:: WHAT IS NEEDED ::
Take the material and output all of it exactly.

==== DATA SEGMENT ====

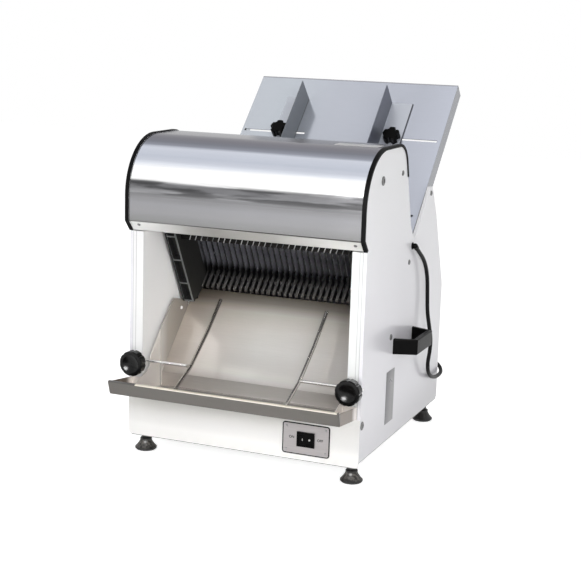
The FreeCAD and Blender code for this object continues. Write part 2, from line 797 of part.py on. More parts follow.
def build_sash_guides():
    """E-section slides on the inner panels; each channel takes one sash's side bar."""
    reach = sash_offset + sash_bar / 2 + guide_gap
    back = block_on_sash(sash_side_outer + guide_gap, panel_inner, guide_low, guide_high,
                         -reach, reach)
    ribs = [(-reach - guide_rib, -reach), (-sash_offset + sash_bar / 2 + guide_gap,
                                           sash_offset - sash_bar / 2 - guide_gap),
            (reach, reach + guide_rib)]
    guide = back
    for d0, d1 in ribs:
        guide = guide.fuse(block_on_sash(guide_lip, panel_inner, guide_low, guide_high, d0, d1))
    save_pair("sash_guide", guide.removeSplitter())


# ---------------------------------------------------------------- sashes
def build_sash(name, side, parity):
    """side is +1 for the sash in front of the blades and -1 for the one behind."""
    d0 = side * sash_offset - sash_bar / 2
    d1 = side * sash_offset + sash_bar / 2
    top = block_on_sash(-sash_side_outer, sash_side_outer, sash_top - sash_bar, sash_top, d0, d1)
    bottom = block_on_sash(-sash_side_outer, sash_side_outer, sash_bottom, sash_bottom + sash_bar,
                           d0, d1)
    right = block_on_sash(sash_side_inner, sash_side_outer, sash_bottom, sash_top, d0, d1)
    frame = top.fuse([bottom, right, mirror(right)])
    rod_x_mid = front_rod_x if side > 0 else rear_rod_x
    lug_x = rod_x_mid + rod_thickness / 2 + 0.5
    lug = block_on_sash(lug_x, lug_x + lug_thickness, rod_pin, sash_bottom + 5, d0, d1)
    pin_y, pin_z = sash_point(rod_pin, side * rod_pin_offset)
    lug = lug.fuse(rod_x(rod_eye_radius, pin_y, pin_z, lug_x, lug_x + lug_thickness))
    lug = lug.fuse(rod_x(rod_pin_radius + 2, pin_y, pin_z, lug_x + lug_thickness - 1,
                         lug_x + lug_thickness + 4))
    frame = frame.fuse([lug, mirror(lug)]).removeSplitter()
    save(name + "_sash", frame)
    blades = []
    hooks = []
    for i in range(blade_count):
        if i % 2 != parity:
            continue
        x = (i - (blade_count - 1) / 2) * blade_pitch
        blades.append(toothed_blade(x))
        for end in (blade_bottom, blade_top):
            hooks.append(blade_hook(x, end, side))
    save(name + "_blades", Part.Compound(blades))
    save(name + "_blade_hooks", Part.Compound(hooks))


def toothed_blade(x):
    """A thin blade, square at its hooked ends and slightly waisted along its cutting edge."""
    back = -blade_width / 2
    edge = blade_width / 2
    outline = [sash_point(blade_bottom, back), sash_point(blade_top, back),
               sash_point(blade_top, edge), sash_point(blade_top - 26, edge),
               sash_point(blade_top - 30, edge - 1.5), sash_point(blade_bottom + 30, edge - 1.5),
               sash_point(blade_bottom + 26, edge), sash_point(blade_bottom, edge)]
    return prism(outline, x - blade_thickness / 2, x + blade_thickness / 2)


def blade_hook(x, end, side):
    """Hook plate that ties a blade's end to its sash's cross bar."""
    bar_face = side * (sash_offset - sash_bar / 2)
    tip = side * (-blade_width / 2 + 2.0)
    inward = -6.0 if end > 0 else 6.0
    x0 = x + blade_thickness / 2
    u0, u1 = sorted((end + inward * 0.2, end + inward * 0.2 - inward * 2))
    d0, d1 = sorted((tip, bar_face))
    return block_on_sash(x0, x0 + hook_wire, u0, u1, d0, d1)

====

:: OUTPUT FOR THIS TASK ::
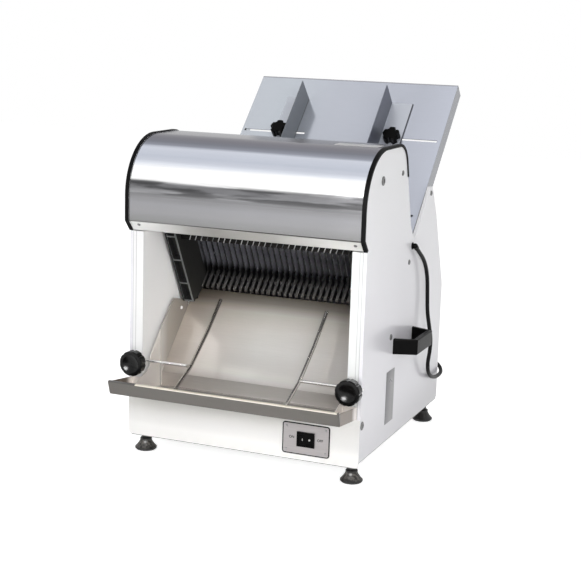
The FreeCAD and Blender code for this object continues. Write part 2, from line 797 of part.py on. More parts follow.
def build_sash_guides():
    """E-section slides on the inner panels; each channel takes one sash's side bar."""
    reach = sash_offset + sash_bar / 2 + guide_gap
    back = block_on_sash(sash_side_outer + guide_gap, panel_inner, guide_low, guide_high,
                         -reach, reach)
    ribs = [(-reach - guide_rib, -reach), (-sash_offset + sash_bar / 2 + guide_gap,
                                           sash_offset - sash_bar / 2 - guide_gap),
            (reach, reach + guide_rib)]
    guide = back
    for d0, d1 in ribs:
        guide = guide.fuse(block_on_sash(guide_lip, panel_inner, guide_low, guide_high, d0, d1))
    save_pair("sash_guide", guide.removeSplitter())


# ---------------------------------------------------------------- sashes
def build_sash(name, side, parity):
    """side is +1 for the sash in front of the blades and -1 for the one behind."""
    d0 = side * sash_offset - sash_bar / 2
    d1 = side * sash_offset + sash_bar / 2
    top = block_on_sash(-sash_side_outer, sash_side_outer, sash_top - sash_bar, sash_top, d0, d1)
    bottom = block_on_sash(-sash_side_outer, sash_side_outer, sash_bottom, sash_bottom + sash_bar,
                           d0, d1)
    right = block_on_sash(sash_side_inner, sash_side_outer, sash_bottom, sash_top, d0, d1)
    frame = top.fuse([bottom, right, mirror(right)])
    rod_x_mid = front_rod_x if side > 0 else rear_rod_x
    lug_x = rod_x_mid + rod_thickness / 2 + 0.5
    lug = block_on_sash(lug_x, lug_x + lug_thickness, rod_pin, sash_bottom + 5, d0, d1)
    pin_y, pin_z = sash_point(rod_pin, side * rod_pin_offset)
    lug = lug.fuse(rod_x(rod_eye_radius, pin_y, pin_z, lug_x, lug_x + lug_thickness))
    lug = lug.fuse(rod_x(rod_pin_radius + 2, pin_y, pin_z, lug_x + lug_thickness - 1,
                         lug_x + lug_thickness + 4))
    frame = frame.fuse([lug, mirror(lug)]).removeSplitter()
    save(name + "_sash", frame)
    blades = []
    hooks = []
    for i in range(blade_count):
        if i % 2 != parity:
            continue
        x = (i - (blade_count - 1) / 2) * blade_pitch
        blades.append(toothed_blade(x))
        for end in (blade_bottom, blade_top):
            hooks.append(blade_hook(x, end, side))
    save(name + "_blades", Part.Compound(blades))
    save(name + "_blade_hooks", Part.Compound(hooks))


def toothed_blade(x):
    """A thin blade, square at its hooked ends and slightly waisted along its cutting edge."""
    back = -blade_width / 2
    edge = blade_width / 2
    outline = [sash_point(blade_bottom, back), sash_point(blade_top, back),
               sash_point(blade_top, edge), sash_point(blade_top - 26, edge),
               sash_point(blade_top - 30, edge - 1.5), sash_point(blade_bottom + 30, edge - 1.5),
               sash_point(blade_bottom + 26, edge), sash_point(blade_bottom, edge)]
    return prism(outline, x - blade_thickness / 2, x + blade_thickness / 2)


def blade_hook(x, end, side):
    """Hook plate that ties a blade's end to its sash's cross bar."""
    bar_face = side * (sash_offset - sash_bar / 2)
    tip = side * (-blade_width / 2 + 2.0)
    inward = -6.0 if end > 0 else 6.0
    x0 = x + blade_thickness / 2
    u0, u1 = sorted((end + inward * 0.2, end + inward * 0.2 - inward * 2))
    d0, d1 = sorted((tip, bar_face))
    return block_on_sash(x0, x0 + hook_wire, u0, u1, d0, d1)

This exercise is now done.